● **Directions for this task**: The first line to copy is the one with "Recreate this object"; the last is the one with "one filled solid.". Copy each line in that range exactly, leaving out all others.

Begin Provided data

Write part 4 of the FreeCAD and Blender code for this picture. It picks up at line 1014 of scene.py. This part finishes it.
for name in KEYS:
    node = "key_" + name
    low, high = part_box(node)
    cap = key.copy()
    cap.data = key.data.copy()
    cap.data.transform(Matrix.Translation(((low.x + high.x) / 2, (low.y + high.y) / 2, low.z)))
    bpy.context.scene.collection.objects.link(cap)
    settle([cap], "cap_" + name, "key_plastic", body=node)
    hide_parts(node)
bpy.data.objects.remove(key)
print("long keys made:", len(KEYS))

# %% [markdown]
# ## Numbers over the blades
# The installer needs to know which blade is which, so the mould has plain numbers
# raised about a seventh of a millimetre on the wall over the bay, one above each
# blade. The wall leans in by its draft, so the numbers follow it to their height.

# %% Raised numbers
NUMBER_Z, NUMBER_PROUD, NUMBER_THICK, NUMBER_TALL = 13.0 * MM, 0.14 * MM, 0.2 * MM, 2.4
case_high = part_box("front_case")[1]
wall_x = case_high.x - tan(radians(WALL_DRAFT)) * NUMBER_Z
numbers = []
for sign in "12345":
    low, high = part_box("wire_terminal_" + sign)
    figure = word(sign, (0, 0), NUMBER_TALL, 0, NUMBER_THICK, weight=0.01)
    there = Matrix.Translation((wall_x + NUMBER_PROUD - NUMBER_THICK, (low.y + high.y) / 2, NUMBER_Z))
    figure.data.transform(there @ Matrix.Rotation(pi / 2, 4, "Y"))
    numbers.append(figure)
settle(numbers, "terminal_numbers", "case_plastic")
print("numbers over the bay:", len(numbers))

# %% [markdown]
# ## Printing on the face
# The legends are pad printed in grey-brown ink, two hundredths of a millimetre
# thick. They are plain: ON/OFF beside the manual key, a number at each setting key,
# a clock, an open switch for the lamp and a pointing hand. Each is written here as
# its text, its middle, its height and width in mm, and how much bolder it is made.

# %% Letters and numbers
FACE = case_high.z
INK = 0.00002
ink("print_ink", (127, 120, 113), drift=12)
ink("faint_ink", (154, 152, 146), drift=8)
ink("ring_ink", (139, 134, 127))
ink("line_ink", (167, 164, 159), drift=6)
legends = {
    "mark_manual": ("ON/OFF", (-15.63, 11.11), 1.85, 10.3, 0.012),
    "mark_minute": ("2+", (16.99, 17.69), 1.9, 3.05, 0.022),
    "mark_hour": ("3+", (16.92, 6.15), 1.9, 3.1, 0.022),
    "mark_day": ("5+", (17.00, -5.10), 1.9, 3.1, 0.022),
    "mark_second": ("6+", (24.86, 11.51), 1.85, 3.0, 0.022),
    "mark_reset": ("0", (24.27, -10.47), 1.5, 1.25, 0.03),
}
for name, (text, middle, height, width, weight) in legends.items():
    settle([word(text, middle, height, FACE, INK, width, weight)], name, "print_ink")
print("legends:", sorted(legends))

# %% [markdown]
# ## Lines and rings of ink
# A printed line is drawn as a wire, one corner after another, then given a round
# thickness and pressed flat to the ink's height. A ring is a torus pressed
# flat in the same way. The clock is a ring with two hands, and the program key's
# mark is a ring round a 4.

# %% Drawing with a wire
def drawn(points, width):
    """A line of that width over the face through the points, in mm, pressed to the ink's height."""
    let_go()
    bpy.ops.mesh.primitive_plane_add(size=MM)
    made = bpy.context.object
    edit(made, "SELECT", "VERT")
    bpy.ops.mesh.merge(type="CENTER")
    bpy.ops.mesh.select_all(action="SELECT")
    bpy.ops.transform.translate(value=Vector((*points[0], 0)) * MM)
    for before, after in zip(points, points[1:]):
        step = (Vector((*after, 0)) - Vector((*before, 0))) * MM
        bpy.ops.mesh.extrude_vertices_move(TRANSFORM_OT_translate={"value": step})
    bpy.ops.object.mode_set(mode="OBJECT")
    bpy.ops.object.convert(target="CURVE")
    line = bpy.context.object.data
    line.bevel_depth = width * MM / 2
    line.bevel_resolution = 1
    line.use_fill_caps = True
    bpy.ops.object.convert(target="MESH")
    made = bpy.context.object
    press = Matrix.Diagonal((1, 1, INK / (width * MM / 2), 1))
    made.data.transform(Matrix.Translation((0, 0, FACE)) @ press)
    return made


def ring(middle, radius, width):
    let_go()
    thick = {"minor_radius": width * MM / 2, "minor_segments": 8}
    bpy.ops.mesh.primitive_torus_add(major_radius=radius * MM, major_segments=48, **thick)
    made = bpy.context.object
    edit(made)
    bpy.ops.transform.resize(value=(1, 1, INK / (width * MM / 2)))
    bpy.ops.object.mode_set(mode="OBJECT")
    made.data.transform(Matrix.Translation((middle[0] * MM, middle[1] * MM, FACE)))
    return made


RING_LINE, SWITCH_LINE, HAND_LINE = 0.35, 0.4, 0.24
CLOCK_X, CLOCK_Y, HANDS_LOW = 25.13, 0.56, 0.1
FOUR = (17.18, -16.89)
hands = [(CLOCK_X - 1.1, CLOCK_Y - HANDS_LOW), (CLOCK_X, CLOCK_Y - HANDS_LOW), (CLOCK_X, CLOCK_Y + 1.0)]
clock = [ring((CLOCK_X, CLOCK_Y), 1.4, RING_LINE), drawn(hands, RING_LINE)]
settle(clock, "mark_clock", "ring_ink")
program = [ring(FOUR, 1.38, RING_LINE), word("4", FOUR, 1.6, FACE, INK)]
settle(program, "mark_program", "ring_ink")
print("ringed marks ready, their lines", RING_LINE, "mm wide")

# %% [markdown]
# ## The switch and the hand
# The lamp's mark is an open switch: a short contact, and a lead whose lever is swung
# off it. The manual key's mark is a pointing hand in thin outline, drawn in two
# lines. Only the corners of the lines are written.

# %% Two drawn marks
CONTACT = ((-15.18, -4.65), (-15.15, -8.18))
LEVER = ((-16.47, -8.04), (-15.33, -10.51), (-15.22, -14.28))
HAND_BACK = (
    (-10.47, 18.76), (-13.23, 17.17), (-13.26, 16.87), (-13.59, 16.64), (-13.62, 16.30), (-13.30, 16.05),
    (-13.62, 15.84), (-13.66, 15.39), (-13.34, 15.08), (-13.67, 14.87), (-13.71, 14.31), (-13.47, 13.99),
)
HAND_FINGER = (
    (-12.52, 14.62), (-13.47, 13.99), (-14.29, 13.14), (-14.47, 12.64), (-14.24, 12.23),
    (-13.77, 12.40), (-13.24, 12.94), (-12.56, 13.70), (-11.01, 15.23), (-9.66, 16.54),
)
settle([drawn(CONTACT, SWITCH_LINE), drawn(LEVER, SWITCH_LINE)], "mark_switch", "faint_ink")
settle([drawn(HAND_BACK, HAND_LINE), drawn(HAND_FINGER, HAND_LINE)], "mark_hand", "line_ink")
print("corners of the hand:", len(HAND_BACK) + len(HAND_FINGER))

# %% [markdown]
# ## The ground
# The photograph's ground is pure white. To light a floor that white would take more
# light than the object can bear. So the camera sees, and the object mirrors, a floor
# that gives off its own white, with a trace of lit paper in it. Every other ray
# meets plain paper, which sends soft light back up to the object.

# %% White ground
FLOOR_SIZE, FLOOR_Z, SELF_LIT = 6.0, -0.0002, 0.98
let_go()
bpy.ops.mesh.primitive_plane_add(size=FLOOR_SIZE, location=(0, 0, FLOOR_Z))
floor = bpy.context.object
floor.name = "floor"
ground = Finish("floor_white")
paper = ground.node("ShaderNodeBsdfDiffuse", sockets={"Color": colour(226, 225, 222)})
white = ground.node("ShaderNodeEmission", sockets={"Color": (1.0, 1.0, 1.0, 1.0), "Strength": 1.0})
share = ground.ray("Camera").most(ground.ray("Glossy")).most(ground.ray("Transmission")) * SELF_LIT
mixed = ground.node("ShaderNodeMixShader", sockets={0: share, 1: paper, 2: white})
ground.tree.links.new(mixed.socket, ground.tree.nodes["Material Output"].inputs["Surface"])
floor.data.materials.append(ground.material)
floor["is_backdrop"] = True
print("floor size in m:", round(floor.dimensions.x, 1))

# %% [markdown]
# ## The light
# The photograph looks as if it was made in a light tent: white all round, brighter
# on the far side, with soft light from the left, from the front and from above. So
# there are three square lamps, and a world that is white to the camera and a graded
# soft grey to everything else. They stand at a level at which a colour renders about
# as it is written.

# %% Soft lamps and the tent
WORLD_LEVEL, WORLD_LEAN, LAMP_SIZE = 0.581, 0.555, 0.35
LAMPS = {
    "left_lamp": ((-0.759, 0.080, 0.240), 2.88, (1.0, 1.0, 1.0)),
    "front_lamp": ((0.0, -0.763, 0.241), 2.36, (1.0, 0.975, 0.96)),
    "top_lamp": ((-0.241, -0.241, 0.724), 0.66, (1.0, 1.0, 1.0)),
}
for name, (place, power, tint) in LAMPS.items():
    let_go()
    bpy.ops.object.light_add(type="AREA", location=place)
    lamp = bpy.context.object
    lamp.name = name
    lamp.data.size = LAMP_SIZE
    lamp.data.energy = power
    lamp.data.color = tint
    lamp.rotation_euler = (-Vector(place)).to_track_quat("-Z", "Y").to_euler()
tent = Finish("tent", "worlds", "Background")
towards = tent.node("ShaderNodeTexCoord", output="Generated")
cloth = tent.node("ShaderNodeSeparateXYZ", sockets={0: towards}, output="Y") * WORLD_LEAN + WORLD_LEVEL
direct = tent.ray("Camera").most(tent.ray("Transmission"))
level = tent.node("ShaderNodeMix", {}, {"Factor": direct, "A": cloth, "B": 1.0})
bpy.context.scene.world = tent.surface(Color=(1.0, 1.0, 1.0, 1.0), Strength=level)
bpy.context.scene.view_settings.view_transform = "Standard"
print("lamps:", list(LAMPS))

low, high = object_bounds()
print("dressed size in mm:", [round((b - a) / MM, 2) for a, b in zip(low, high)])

End Provided data
Begin Provided data

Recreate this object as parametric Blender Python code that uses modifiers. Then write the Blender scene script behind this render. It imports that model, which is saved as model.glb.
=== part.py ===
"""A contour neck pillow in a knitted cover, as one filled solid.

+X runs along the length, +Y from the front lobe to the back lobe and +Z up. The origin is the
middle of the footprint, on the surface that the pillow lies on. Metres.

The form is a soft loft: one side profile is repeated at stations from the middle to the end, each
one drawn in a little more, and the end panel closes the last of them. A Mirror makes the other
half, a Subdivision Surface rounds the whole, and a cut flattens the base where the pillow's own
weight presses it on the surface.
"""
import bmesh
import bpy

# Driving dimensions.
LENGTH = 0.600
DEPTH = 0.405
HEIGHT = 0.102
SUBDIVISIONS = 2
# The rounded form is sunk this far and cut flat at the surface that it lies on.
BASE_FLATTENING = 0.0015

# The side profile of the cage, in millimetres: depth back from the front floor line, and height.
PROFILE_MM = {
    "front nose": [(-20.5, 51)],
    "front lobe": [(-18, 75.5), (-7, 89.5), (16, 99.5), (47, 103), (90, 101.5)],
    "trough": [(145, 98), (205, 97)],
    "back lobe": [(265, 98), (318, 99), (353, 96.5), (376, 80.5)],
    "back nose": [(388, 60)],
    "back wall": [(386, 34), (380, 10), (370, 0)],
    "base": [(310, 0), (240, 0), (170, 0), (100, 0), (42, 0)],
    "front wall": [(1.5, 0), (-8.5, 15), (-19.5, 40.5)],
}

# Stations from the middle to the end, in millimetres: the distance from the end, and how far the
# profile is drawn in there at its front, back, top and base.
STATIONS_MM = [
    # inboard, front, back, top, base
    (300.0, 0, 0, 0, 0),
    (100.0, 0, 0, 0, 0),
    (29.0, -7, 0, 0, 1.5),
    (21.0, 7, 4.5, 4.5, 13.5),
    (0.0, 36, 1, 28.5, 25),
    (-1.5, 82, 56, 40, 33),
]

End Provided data

● **The response**:
Recreate this object as parametric Blender Python code that uses modifiers. Then write the Blender scene script behind this render. It imports that model, which is saved as model.glb.
=== part.py ===
"""A contour neck pillow in a knitted cover, as one filled solid.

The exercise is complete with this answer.